About the author: Lauren Chouinard ’74, was a founding member of ISU’s Rugby Club. After his move to Eugene, Oregon, he opened a health and fitness club. He also wrote Get Off Your But!, a practical guide to getting in shape. Chouinard worked in municipal government for 27 years, retiring as the City of Eugene’s human resource director in 2008. His mother, Kid Lavigne’s second cousin a few times removed, fostered his love of sports. Chouinard belongs to the International Boxing Research Organization and lives in Eugene with his wife Carrie.
Lavrisa, Lois. Dying for Dinner Rolls. N.p.p.: SunLake Press, 2013. 170pp.
Summary: Dying for Dinner Rolls is the first in Lois Lavrisa’s Chubby Chicks Club Cozy Mystery Series. Catherine Alice Thomson, aka Cat, has an exciting life in Savannah, Georgia. If one considers being held at gunpoint, stuck in a burning dumpster, caught impersonating a police officer, and almost being run over by an out-of-control vehicle as exciting, then Cat’s escapades on her first day as an amateur detective will thrill the reader.

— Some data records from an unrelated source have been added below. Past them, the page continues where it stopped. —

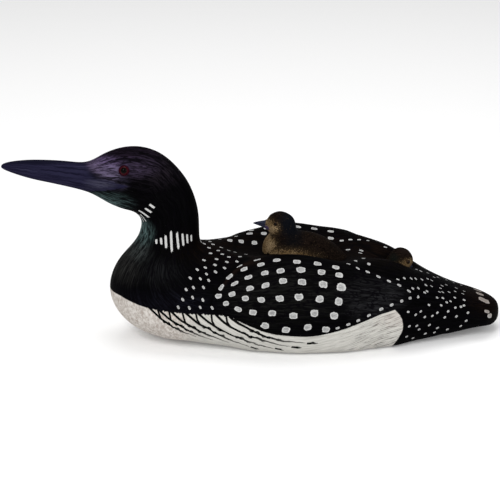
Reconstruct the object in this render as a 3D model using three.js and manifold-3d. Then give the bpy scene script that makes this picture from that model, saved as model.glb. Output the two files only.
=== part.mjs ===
// Loon decoy: a carved and painted common loon with two chicks riding on its back.
// Millimetres, +Z up, head toward -X, left side toward -Y.
// The origin is on the ground, under the middle of the length.

import * as THREE from "three";
import { mergeVertices } from "three/addons/utils/BufferGeometryUtils.js";
import Module from "manifold-3d";

const wasm = await Module();
wasm.setup();

// Driving dimensions
const LOON_LENGTH = 560; // bill tip to tail end
const WING_STEP = 2.8; // how far a folded wing stands out of the flank
const FRONT_CHICK_LENGTH = 112; // bill tip to tail
const REAR_CHICK_LENGTH = 92; // as if all of the bird were there
const LOON_EYE = 11; // glass eye, across
const LOON_EYE_PROUD = 3; // how far the glass stands out of the head
const CHICK_EYE = 4.6; // bead eye, across
const CHICK_EYE_PROUD = 1.3;
const GLUE_GAP = 0.3; // clearance round a piece that is set in or on another

// Mesh fineness
const LOON_RING_POINTS = 48; // points round the loon, a multiple of 4
const LOON_RING_SPACING = 15.5; // farthest that one ring lies from the next
const CHICK_RING_POINTS = 20;
const CHICK_RING_SPACING = 7;
const FOOT_STEPS_SHARE = 1 / 7; // part of a ring's steps that lies on the flat underside
const ARC_STEPS = 24; // fine steps along each arc of a cross-section
const OUTLINE_STEPS = 8; // fine steps from one corner of a wing to the next
const LOON_EYE_SIDES = 16;
const CHICK_EYE_SIDES = 10;
const WELD = 1e-4; // points closer than this are one

// Colours and finish
const LOON_PAINT = { color: 0x1b1a1d, roughness: 0.55 };
const CHICK_PAINT = { color: 0x5d5142, roughness: 0.6 };
const LOON_EYE_GLASS = { color: 0x5a1216, roughness: 0.08 };
const CHICK_EYE_GLASS = { color: 0x14100c, roughness: 0.08 };

// Hundredths of the loon's length
const share = LOON_LENGTH / 100;

// The loon's pattern: ribs from the bill tip round the neck and back to the tail.
// back and belly are [x, z] on the centre line, half is the half width and
// wide is how far up the rib it lies. Lengths are hundredths of the loon's length.
const LOON_RIBS = [
  { at: "bill tip", back: [-49.9, 37], belly: [-50, 36.2], half: 0.3, wide: 0.5 },
  { at: "bill point", back: [-48.6, 37.43], belly: [-48.6, 35.5], half: 0.65, wide: 0.5 },
  { at: "bill thirds", back: [-44.5, 37.8], belly: [-44.6, 34.03], half: 1.15, wide: 0.5 },
  { at: "nostrils", back: [-38.5, 37.5], belly: [-38.8, 32.6], half: 1.75, wide: 0.5 },
  { at: "bill root", back: [-33, 37.05], belly: [-32.5, 30.76], half: 2.4, wide: 0.48 },
  { at: "forehead", back: [-30, 38.6], belly: [-29.1, 28.6], half: 3.4, wide: 0.5 },
  { at: "eyes", back: [-26.6, 39.83], belly: [-26.2, 27.3], half: 4.25, wide: 0.52 },
  { at: "crown", back: [-22.6, 40.02], belly: [-24.1, 26.7], half: 4.65, wide: 0.5 },
  { at: "back of crown", back: [-18.6, 38.6], belly: [-22.9, 25.5], half: 4.7, wide: 0.48 },
  { at: "back of head", back: [-15.2, 35.45], belly: [-22.65, 24.1], half: 4.6, wide: 0.47 },
  { at: "nape", back: [-12.72, 31.6], belly: [-22.9, 22.7], half: 4.5, wide: 0.47 },
  { at: "neck", back: [-11.27, 26.6], belly: [-23.5, 21.1], half: 4.7, wide: 0.47 },
  { at: "neck foot", back: [-11.12, 22.4], belly: [-25.03, 19], half: 5.3, wide: 0.48 },
  { at: "breast top", back: [-10.9, 20.1], belly: [-27.67, 15.9], half: 6.7, wide: 0.48 },
  { at: "breast", back: [-10, 19.5], belly: [-29.3, 11.6], half: 8.6, wide: 0.48 },
  { at: "breast low", back: [-8.8, 19.2], belly: [-28.65, 7.4], half: 10, wide: 0.5 },
  { at: "keel", back: [-7, 19], belly: [-25.4, 3.2], half: 11.1, wide: 0.53 },
  { at: "foot front", back: [-4.4, 18.8], belly: [-17.6, 0], half: 12.3, wide: 0.53 },
  { at: "shoulder", back: [0, 19], belly: [-9.8, 0], half: 13.7, wide: 0.5 },
  { at: "middle", back: [8, 19.5], belly: [4, 0], half: 15.1, wide: 0.46 },
  { at: "long feathers", back: [17, 17.85], belly: [15.5, 0], half: 14.9, wide: 0.47 },
  { at: "wing ends", back: [24, 17.4], belly: [23.5, 0], half: 13.4, wide: 0.5 },
  { at: "wing tips", back: [28, 16.2], belly: [27.8, 0], half: 12.2, wide: 0.5 },
  { at: "rump front", back: [31, 14.5], belly: [30.8, 0.2], half: 11.1, wide: 0.5 },
  { at: "rump", back: [37, 11.1], belly: [36.8, 0.9], half: 8.9, wide: 0.48 },
  { at: "tail root", back: [42.5, 8.5], belly: [42.3, 1.4], half: 7.5, wide: 0.46 },
  { at: "tail", back: [47, 6.9], belly: [46.9, 1.8], half: 6.9, wide: 0.48 },
  { at: "tail edge", back: [49.4, 5.9], belly: [49.4, 2], half: 6.6, wide: 0.5 },
  { at: "tail end", back: [50, 4.9], belly: [50, 2.4], half: 6.3, wide: 0.5 },
];

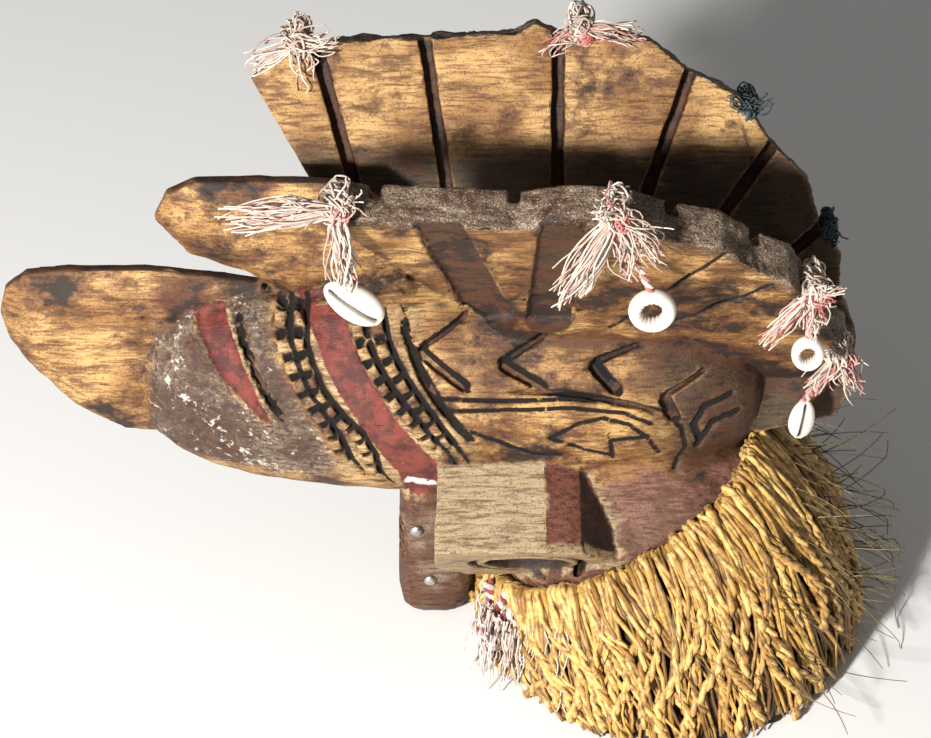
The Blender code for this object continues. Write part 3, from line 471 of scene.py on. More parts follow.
def carveHead():
    # The CAD's head, merged and remeshed fine enough for the knife work
    deselectAll()
    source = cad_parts["carved_head"]
    carved = bpy.data.objects.new("carvedHead", source.data.copy())
    bpy.context.scene.collection.objects.link(carved)
    pickOnly(carved)
    bpy.ops.object.mode_set(mode="EDIT")
    bpy.ops.mesh.select_all(action="SELECT")
    bpy.ops.mesh.remove_doubles(threshold=0.00002)
    bpy.ops.object.mode_set(mode="OBJECT")
    voxel = head["voxel"]
    applyModifier(carved, "REMESH", {"mode": "VOXEL", "voxel_size": voxel})
    triangles = 2 * len(carved.data.polygons)
    if triangles > head["decimatedTriangles"]:
        applyModifier(carved, "DECIMATE", {"ratio": head["decimatedTriangles"] / triangles})
    splitNearLines(carved)
    return carved


def splitNearLines(item):
    # The decimated faces are large where the wood is flat, so they are split near paint, cuts and arrises
    mesh = item.data
    bpy.context.tool_settings.mesh_select_mode = (False, True, False)
    for _ in range(7):
        places, normals, pairs = meshArrays(item)
        lengths = np.linalg.norm(places[pairs[:, 0]] - places[pairs[:, 1]], axis=1)
        field = placeFields(places[pairs].mean(axis=1) - np.array(headPlace), normals[pairs].mean(axis=1))
        near = np.abs(paintedDepths(field)).min(axis=0)
        near = np.where(field["crest"], np.minimum(near, np.abs(field["rimDepth"] - 0.0023)), near)
        near = np.where(field["ear"], np.minimum(near, 0.0012), near)
        tooLong = lengths > np.clip(head["edgeAtLines"] + 1.3 * near, 0.0014, head["edgeElsewhere"])
        if not tooLong.any():
            break
        pickOnly(item)
        mesh.vertices.foreach_set("select", np.zeros(len(mesh.vertices), bool))
        mesh.polygons.foreach_set("select", np.zeros(len(mesh.polygons), bool))
        mesh.edges.foreach_set("select", tooLong)
        bpy.ops.object.mode_set(mode="EDIT")
        bpy.ops.mesh.subdivide(number_cuts=1)
        bpy.ops.mesh.select_all(action="SELECT")
        bpy.ops.mesh.quads_convert_to_tris()
        bpy.ops.object.mode_set(mode="OBJECT")
    bpy.context.tool_settings.mesh_select_mode = (True, False, False)


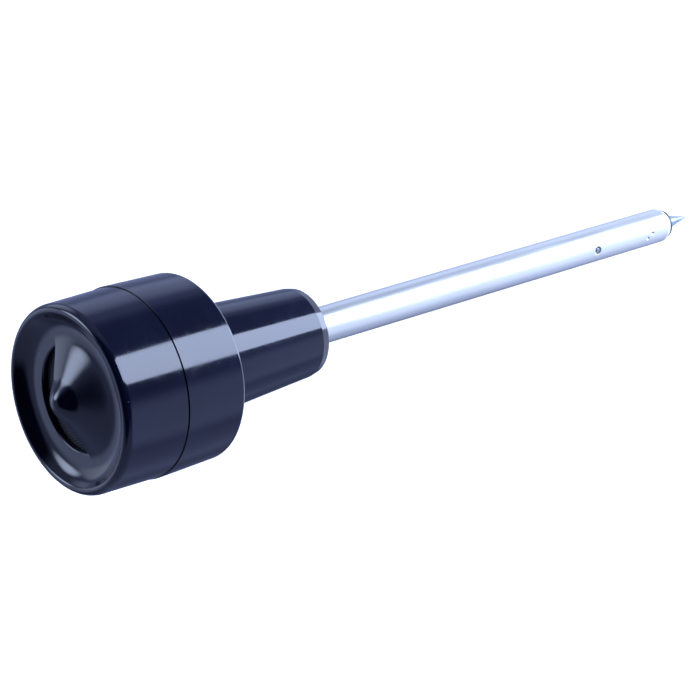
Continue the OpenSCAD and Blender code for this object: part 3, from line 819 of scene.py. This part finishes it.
# The room as a sphere of light: a level, then patches set to place the gloss
# bands on the head. It is fitted to one view and is not a plain room. Each patch has a
# bearing, an inner and outer angle in degrees, and the brightness inside them
roomLevel = 0.5
roomPatches = [
    ((180, 52), 42, 60, 0.01), ((180, 10), 30, 60, 0.04), ((124, -39), 14, 26, 0.18),
    ((206, -39), 4, 12, 0.3),
    ((335, -39), 6, 26, 0.2), ((-15, 0), 14, 34, 0.22), ((8, 30), 10, 26, 1.15), ((25, 26), 6, 18, 1.9),
    ((60, 2), 8, 24, 2.0), ((66, -39), 4, 18, 1.2), ((232, -39), 12, 28, 1.0), ((52, 47), 4, 17, 8.0),
    ((0, -90), 25, 48, 2.6)]
dimTint = (0.55, 0.67, 1.25, 1)  # the dim parts of the room are bluer
dimUntil, brightFrom = 0.4, 2.0
world = bpy.data.worlds.new("studio")
bpy.context.scene.world = world
world.use_nodes = True
tree = world.node_tree
tree.nodes.clear()
worldOut = addNode(tree, "ShaderNodeOutputWorld")
heading = addNode(tree, "ShaderNodeTexCoord").outputs["Generated"]
level = roomLevel
for toward, inner, outer, value in roomPatches:
    along = addNode(tree, "ShaderNodeVectorMath", {"operation": "DOT_PRODUCT"}, i0=heading,
                    i1=bearing(*toward)).outputs["Value"]
    inside = addNode(tree, "ShaderNodeMapRange", {"interpolation_type": "SMOOTHSTEP"}, Value=along)
    for socket, number in zip(inside.inputs[1:5],
                              (math.cos(math.radians(outer)), math.cos(math.radians(inner)), 0, 1)):
        socket.default_value = number
    mix = addNode(tree, "ShaderNodeMix", None, Factor=inside.outputs[0])
    for socket, number in ((mix.inputs[2], level), (mix.inputs[3], value)):
        if isinstance(number, bpy.types.NodeSocket):
            tree.links.new(number, socket)
        else:
            socket.default_value = number
    level = mix.outputs[0]
tint = blendColours(tree, spread(tree, level, 0, 1, dimUntil, brightFrom), dimTint, (*lightTint, 1))
room = addNode(tree, "ShaderNodeBackground", Color=tint, Strength=level)
paper = addNode(tree, "ShaderNodeBackground", Color=(1, 1, 1, 1), Strength=1.0)
seen = addNode(tree, "ShaderNodeLightPath").outputs["Is Camera Ray"]
either = addNode(tree, "ShaderNodeMixShader", None, i0=seen, i1=room.outputs[0], i2=paper.outputs[0])
tree.links.new(either.outputs[0], worldOut.inputs["Surface"])
print("stage made")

Cat and her friend, Annie Mae, are determined to find out who murdered their mutual friend, Lucy. Two months previously, Cat’s father was shot while working late at the organic health food store that Cat and her husband own. It rankles her that the police still have not found his killer. Cat has some clues, which the police discount. Not only had a purple-inked crossword puzzle been found under his body when there was no purple pen in the store, but her dad never did crossword puzzles. Grief is part of Cat’s determination to investigate: “I took a deep breath, replaying the ‘what-if’s’ in my head as I had a million times already. Thinking that somehow I could undo the events of that night, and he’d still be alive.”
It is Annie Mae’s idea to name the group of recently retired friends The Chubby Chicks Club. “I’m both chubby and a chick,” claimed Annie Mae, “Plus, I love the alliteration.” Cat herself is feeling a little chubby; in the course of one day, two people asked if she was pregnant, which she isn’t. When one of the group, Lucy, is found dead on her kitchen floor and a threatening note is discovered nearby, once they recover from the shock, Cat and Annie Mae decide that they simply must take action.
About the author: Lois (Sanders) Lavrisa ’83, M.S. ’84, was a finalist in the 2013 Eric Hoffer Award. She is a member of several writing organizations: Mystery Writers of America, Romance Writers of America (having served as vice president of their regional organization), and Sisters in Crime. She has written for a local newspaper, a magazine, and several newsletters, and she has worked as an adjunct instructor and a technical writer. Lavrisa has several other publications in the genre of young adult, romance, and cozies. She and her husband Tom have four children.